With so many benefits linked with eating seafood, why are people missing out on this opportunity for better health?
"The nutritional benefits are overshadowed by fear of environmental contaminants, including methylmercury, dioxins and polychlorinated biphenyls (PCBs) potentially found in seafood sources, and confusion about sustainability," said Sylvia Geiger, registered dietitian specializing in seafood and health.
But a 2006 study published in the Journal of the American Medical Association by Harvard researchers provided a poignant example quantifying the potential health benefits vs. risks for consuming seafood: The study projected if 100,000 people ate farmed or wild salmon twice per week for 70 years, nearly 7,100 lives might be saved as a result of cardiovascular disease protection.
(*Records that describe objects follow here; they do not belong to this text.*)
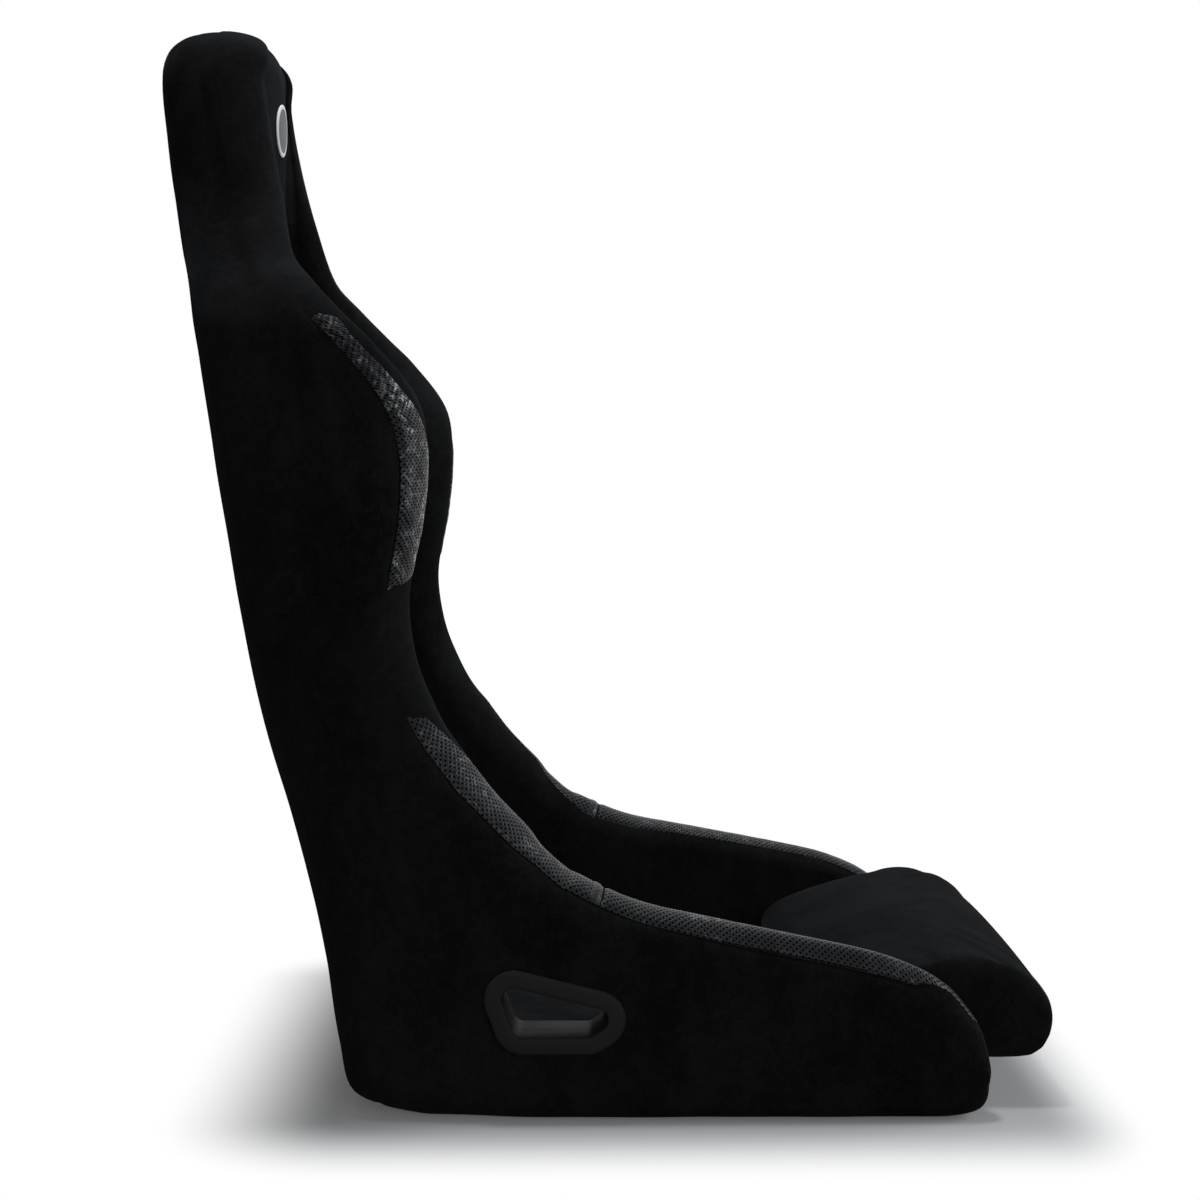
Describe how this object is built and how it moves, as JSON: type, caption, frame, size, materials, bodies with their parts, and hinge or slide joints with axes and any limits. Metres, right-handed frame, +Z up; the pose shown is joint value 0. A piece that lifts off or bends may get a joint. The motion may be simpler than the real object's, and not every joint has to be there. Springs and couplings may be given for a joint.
{
  "type": "racing seat",
  "caption": "Fixed-back racing seat with wrapped side bolsters, shoulder wings, loose cushions and harness slots, on a flat base with threaded inserts.",
  "frame": {"origin": "on the base plane, in the middle of the four base inserts", "axes": "+Z up; -Y towards the front, the way the occupant faces; +X towards the occupant's left; X = 0 is the plane of symmetry"},
  "size_m": [0.5506, 0.783, 0.947],
  "materials": {
    "suede": "short-pile black suede fabric",
    "perforated_leather": "perforated black leather, satin",
    "laminate": "glass-fibre laminate, black gel coat",
    "bezel_plastic": "satin black moulding",
    "plate_steel": "zinc-plated",
    "insert_steel": "zinc-plated",
    "hook_and_loop": "black hook and loop",
    "badge_plastic": "black oval with a pale rim"
  },
  "bodies": {
    "root": {"shell": "laminate", "back_cover": "suede", "side_cover_left": "suede", "side_cover_right": "suede", "headrest_cap": "suede", "headrest_pad": "suede", "harness_panel": "suede", "back_cushion": "suede", "lumbar_cushion": "suede", "seat_cushion": "suede", "thigh_cushion": "suede", "shoulder_bolster_left": "suede", "shoulder_bolster_right": "suede", "hip_bolster_left": "suede", "hip_bolster_right": "suede", "shoulder_trim_left": "perforated_leather", "shoulder_trim_right": "perforated_leather", "hip_trim_rear_left": "perforated_leather", "hip_trim_rear_right": "perforated_leather", "hip_trim_front_left": "perforated_leather", "hip_trim_front_right": "perforated_leather", "lap_bezel_outer_left": "bezel_plastic", "lap_bezel_outer_right": "bezel_plastic", "lap_bezel_inner_left": "bezel_plastic", "lap_bezel_inner_right": "bezel_plastic", "shoulder_bezel_rear_left": "bezel_plastic", "shoulder_bezel_rear_right": "bezel_plastic", "shoulder_bezel_front_left": "bezel_plastic", "shoulder_bezel_front_right": "bezel_plastic", "strap_slot_bezel": "bezel_plastic", "mount_plate_left": "plate_steel", "mount_plate_right": "plate_steel", "mount_inserts": "insert_steel", "hook_loop_strips": "hook_and_loop", "head_badge": "badge_plastic"}
  },
  "joints": []
}
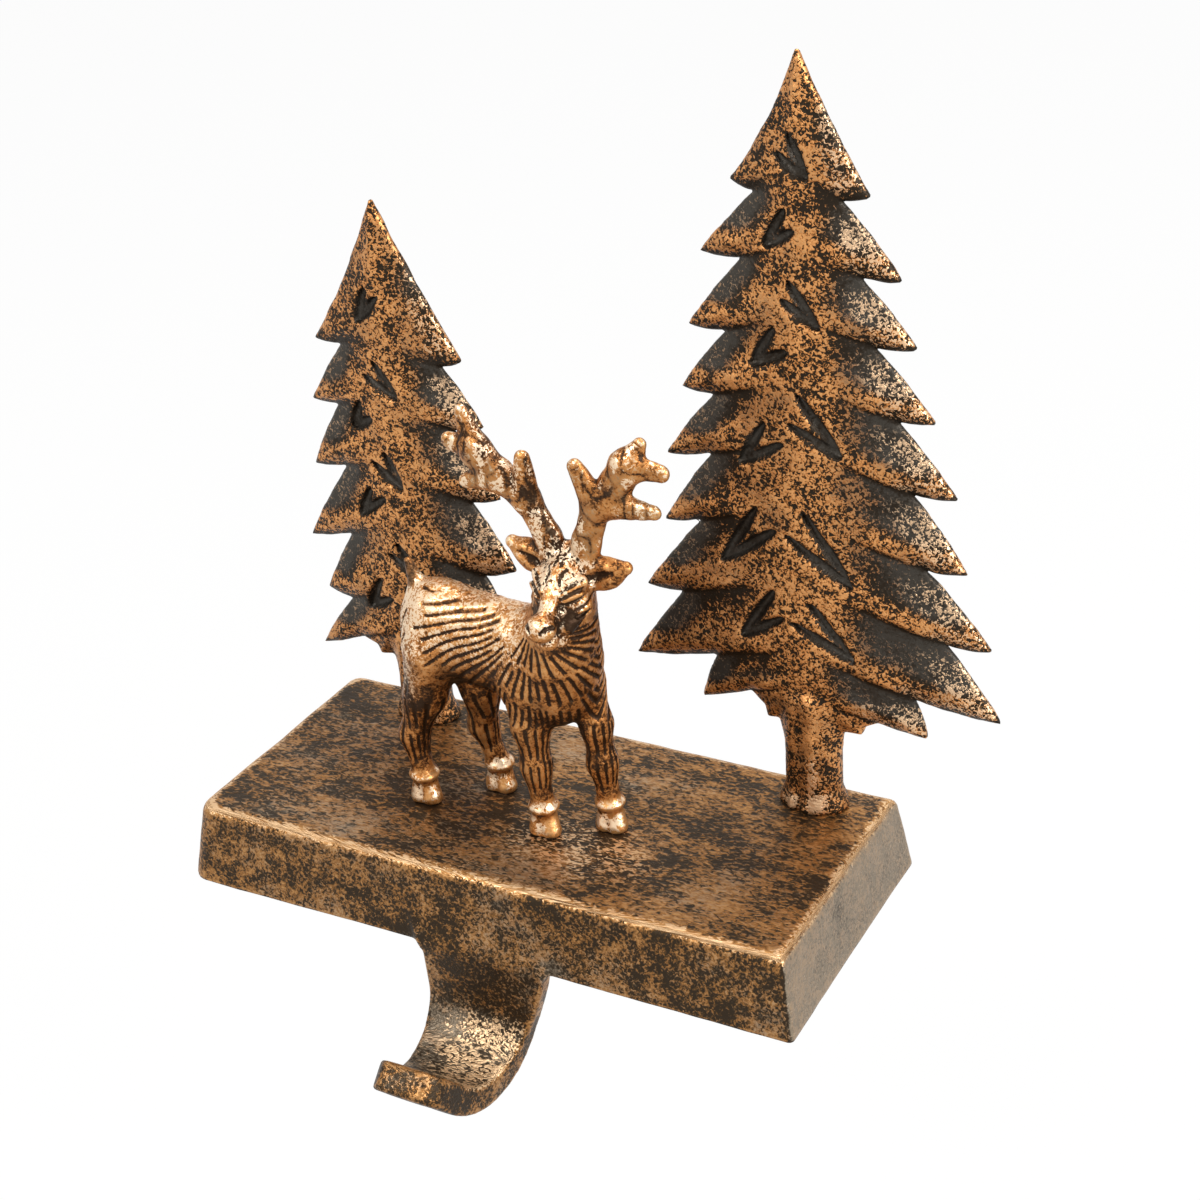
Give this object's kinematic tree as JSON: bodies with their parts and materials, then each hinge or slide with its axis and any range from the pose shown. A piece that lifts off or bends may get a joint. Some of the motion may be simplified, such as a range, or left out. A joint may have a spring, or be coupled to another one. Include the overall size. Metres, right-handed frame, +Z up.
{
  "type": "mantel stocking holder",
  "caption": "Weighted plinth that rests on a mantel, with a J hook below its front edge, carrying a standing reindeer in front of fir trees of unequal height",
  "frame": {"origin": "middle of the resting plane, on the underside of the non-slip sheet", "axes": "X along the mantel's edge, to the right as seen from the room; -Y out over the edge to the stocking; Z up"},
  "size_m": [0.1509, 0.0876, 0.1894],
  "materials": {
    "antique_copper": "dark cast metal with a rubbed copper patina on its raised edges",
    "sheet": "matt black non-slip sheet",
    "screw_steel": "plain steel"
  },
  "bodies": {
    "root": {"base_with_hook": "antique_copper", "non_slip_sheet": "sheet", "tall_tree": "antique_copper", "short_tree": "antique_copper", "reindeer": "antique_copper", "tall_tree_screw": "screw_steel", "short_tree_screw": "screw_steel", "deer_fore_screw": "screw_steel", "deer_hind_screw": "screw_steel"}
  },
  "joints": []
}
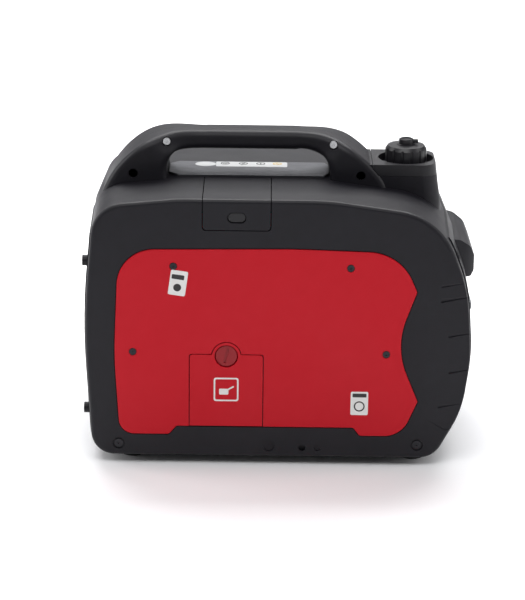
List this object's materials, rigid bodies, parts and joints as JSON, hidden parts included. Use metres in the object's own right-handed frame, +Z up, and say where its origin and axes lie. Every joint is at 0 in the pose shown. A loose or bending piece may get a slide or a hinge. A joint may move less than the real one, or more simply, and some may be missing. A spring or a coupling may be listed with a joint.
{
  "type": "portable generator",
  "caption": "Suitcase-style inverter generator: black moulded housing with carry handle, red service panel, screw fuel cap, socket panel and an opening oil door.",
  "frame": {"origin": "on the ground, at the centre of the machine's outline seen from above", "axes": "+X along the machine toward the control panel end, +Y across it away from the maintenance side, +Z up"},
  "size_m": [0.508, 0.29, 0.4165],
  "materials": {
    "black_moulding": "textured moulded ABS",
    "red_panel": "satin moulded ABS",
    "black_detail": "smooth moulded nylon",
    "rubber": "matt",
    "label_plate": "satin printed plate",
    "steel": "zinc plated",
    "dark_steel": "black oxide",
    "cast_aluminium": "as cast",
    "painted_metal": "black stove enamel",
    "copper_windings": "enamelled winding",
    "yellow_plastic": "moulded",
    "grey_plastic": "moulded",
    "blue_plastic": "moulded",
    "brass": "turned",
    "lamp": "clear tinted",
    "white_ceramic": "glazed",
    "rope": "braided"
  },
  "bodies": {
    "housing": {"left_side_cover": "black_moulding", "right_side_cover": "black_moulding", "left_side_panel": "red_panel", "right_side_panel": "red_panel", "base_tray": "black_moulding", "rubber_feet": "rubber", "control_panel": "black_moulding", "exhaust_end_cover": "black_moulding", "top_label_plate": "label_plate", "filler_surround": "black_detail", "fuel_tank": "black_detail", "ac_sockets": "blue_plastic", "dc_socket": "grey_plastic", "usb_ports": "grey_plastic", "indicator_lamps": "lamp", "parallel_jacks": "grey_plastic", "ground_stud": "brass", "exhaust_outlet_guard": "dark_steel", "side_panel_screws": "dark_steel", "base_rim_screws": "dark_steel", "handle_screws": "steel", "handle_nuts": "steel", "end_cover_screws": "dark_steel", "starter_rope": "rope", "recoil_housing": "black_detail", "crankcase": "cast_aluminium", "cylinder": "cast_aluminium", "cylinder_head": "cast_aluminium", "rocker_cover": "painted_metal", "spark_plug": "white_ceramic", "spark_plug_cap": "rubber", "engine_mounts": "rubber", "stator": "copper_windings", "carburettor": "cast_aluminium", "air_filter_box": "black_detail", "muffler": "painted_metal", "inverter_unit": "cast_aluminium"},
    "crank_group": {"crankshaft": "steel", "flywheel_rotor": "steel", "cooling_fan": "black_detail"},
    "reel": {"recoil_reel": "grey_plastic"},
    "grip": {"starter_grip": "black_detail"},
    "filler_plug": {"fuel_cap_insert": "black_detail", "fuel_cap_gasket": "rubber"},
    "cap_shell": {"fuel_cap": "black_detail"},
    "vent_lever": {"fuel_cap_vent_lever": "black_detail"},
    "spark_door": {"spark_plug_door": "black_moulding"},
    "spark_latch": {"spark_door_latch": "black_detail"},
    "oil_door": {"oil_service_door": "red_panel"},
    "oil_knob": {"oil_door_knob": "red_panel"},
    "switch_dial": {"engine_switch_dial": "red_panel"},
    "socket_lid_1": {"ac_socket_lid_1": "blue_plastic"},
    "socket_lid_2": {"ac_socket_lid_2": "blue_plastic"},
    "dc_cap": {"dc_socket_cap": "rubber"},
    "eco_rocker": {"eco_switch": "black_detail"},
    "dc_breaker": {"dc_breaker_button": "grey_plastic"},
    "reset_button": {"overload_reset_button": "red_panel"},
    "ground_nut": {"ground_wing_nut": "brass"},
    "dipstick": {"oil_filler_cap": "yellow_plastic"}
  },
  "joints": [
    {"name": "crank_spin", "type": "hinge", "parent": "housing", "child": "crank_group", "pos_m": [-0.04, 0, 0.128], "axis": [0, 1, 0], "continuous": true},
    {"name": "grip_pull", "type": "slide", "parent": "housing", "child": "grip", "axis": [0, 1, 0], "range_m": [0, 0.45], "stiffness_N_per_m": 12, "springref_m": -0.25},
    {"name": "reel_spin", "type": "hinge", "parent": "housing", "child": "reel", "pos_m": [-0.04, 0.11, 0.128], "axis": [0, 1, 0], "range_deg": [0, 800]},
    {"name": "cap_lift", "type": "slide", "parent": "housing", "child": "filler_plug", "axis": [0, 0, 1], "range_m": [0, 0.05]},
    {"name": "cap_turn", "type": "hinge", "parent": "filler_plug", "child": "cap_shell", "pos_m": [0.164, 0, 0.38], "axis": [0, 0, 1], "range_deg": [0, 180]},
    {"name": "vent_turn", "type": "hinge", "parent": "cap_shell", "child": "vent_lever", "pos_m": [0.164, 0, 0.4], "axis": [0, 0, 1], "range_deg": [0, 90]},
    {"name": "spark_door_swing", "type": "hinge", "parent": "housing", "child": "spark_door", "pos_m": [-0.05525, -0.0383, 0.3588], "axis": [-1, 0, 0], "range_deg": [0, 70]},
    {"name": "spark_latch_push", "type": "slide", "parent": "spark_door", "child": "spark_latch", "axis": [0, 1, 0], "range_m": [0, 0.0018], "stiffness_N_per_m": 800, "springref_m": -0.001},
    {"name": "oil_door_swing", "type": "hinge", "parent": "housing", "child": "oil_door", "pos_m": [-0.067, -0.145, 0.0546], "axis": [1, 0, 0], "range_deg": [0, 90]},
    {"name": "oil_knob_turn", "type": "hinge", "parent": "oil_door", "child": "oil_knob", "pos_m": [-0.067, -0.14, 0.15], "axis": [0, -1, 0], "range_deg": [0, 90]},
    {"name": "switch_dial_turn", "type": "hinge", "parent": "housing", "child": "switch_dial", "pos_m": [0.231, -0.072, 0.205], "axis": [-1, 0, 0], "range_deg": [0, 110]},
    {"name": "socket_lid_1_swing", "type": "hinge", "parent": "housing", "child": "socket_lid_1", "pos_m": [0.2379, -0.04, 0.1648], "axis": [0, -1, 0], "range_deg": [0, 95], "stiffness_Nm_per_rad": 0.012, "springref_deg": -22.92},
    {"name": "socket_lid_2_swing", "type": "hinge", "parent": "housing", "child": "socket_lid_2", "pos_m": [0.2379, 0.034, 0.1648], "axis": [0, -1, 0], "range_deg": [0, 95], "stiffness_Nm_per_rad": 0.012, "springref_deg": -22.92},
    {"name": "dc_cap_swing", "type": "hinge", "parent": "housing", "child": "dc_cap", "pos_m": [0.2356, 0.086, 0.1665], "axis": [0, -1, 0], "range_deg": [0, 95]},
    {"name": "eco_rock", "type": "hinge", "parent": "housing", "child": "eco_rocker", "pos_m": [0.231, 0.076, 0.208], "axis": [0, 1, 0], "range_deg": [0, 10]},
    {"name": "dc_breaker_push", "type": "slide", "parent": "housing", "child": "dc_breaker", "axis": [-1, 0, 0], "range_m": [0, 0.0025], "stiffness_N_per_m": 500, "springref_m": -0.001},
    {"name": "reset_push", "type": "slide", "parent": "housing", "child": "reset_button", "axis": [-1, 0, 0], "range_m": [0, 0.0025], "stiffness_N_per_m": 500, "springref_m": -0.001},
    {"name": "ground_nut_turn", "type": "hinge", "parent": "housing", "child": "ground_nut", "pos_m": [0.231, 0.08, 0.09], "axis": [1, 0, 0], "range_deg": [0, 360]},
    {"name": "dipstick_turn", "type": "hinge", "parent": "housing", "child": "dipstick", "pos_m": [-0.067, -0.108, 0.098], "axis": [0, -1, 0], "range_deg": [0, 360]}
  ],
  "couplings": [
    {"joint": "reel_spin", "follows": "grip_pull", "rad_per_m": 30.303}
  ]
}
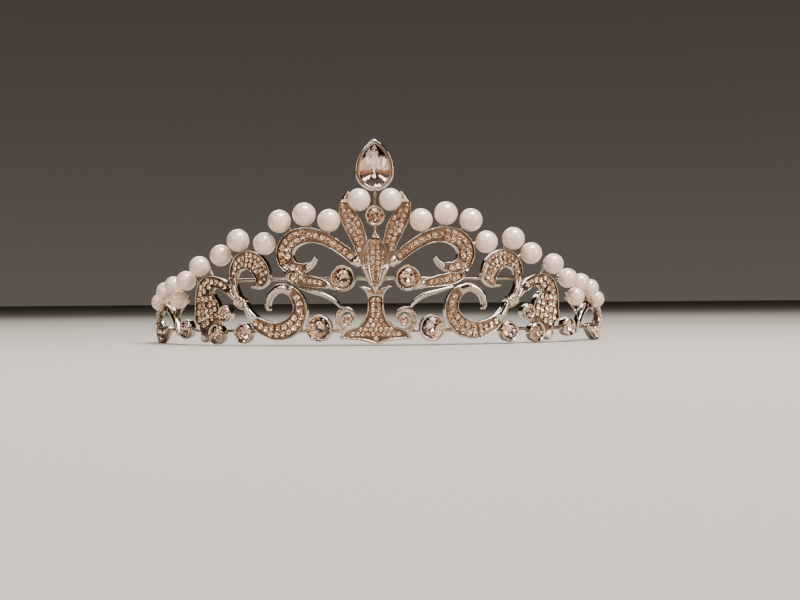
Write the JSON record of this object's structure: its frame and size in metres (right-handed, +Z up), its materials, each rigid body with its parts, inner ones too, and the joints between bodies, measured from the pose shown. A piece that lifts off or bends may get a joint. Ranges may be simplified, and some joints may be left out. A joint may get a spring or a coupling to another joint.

At the same time, only 24 deaths might result due to exposure to potential contaminants. The researchers concluded it is far riskier to forgo the healthful nutrients derived from eating seafood than it is to avoid seafood due to fear of contaminants.
If your body has sufficient selenium to maintain proper function, the risks for mercury are mitigated, according to the Energy and Environmental Research Center, Grand Forks, N.D. Seafood is among 17 of the top 25 sources of dietary selenium consumed in the U.S.; thus, people who maintain optimal intake levels of selenium may reduce their risk of mercury exposure.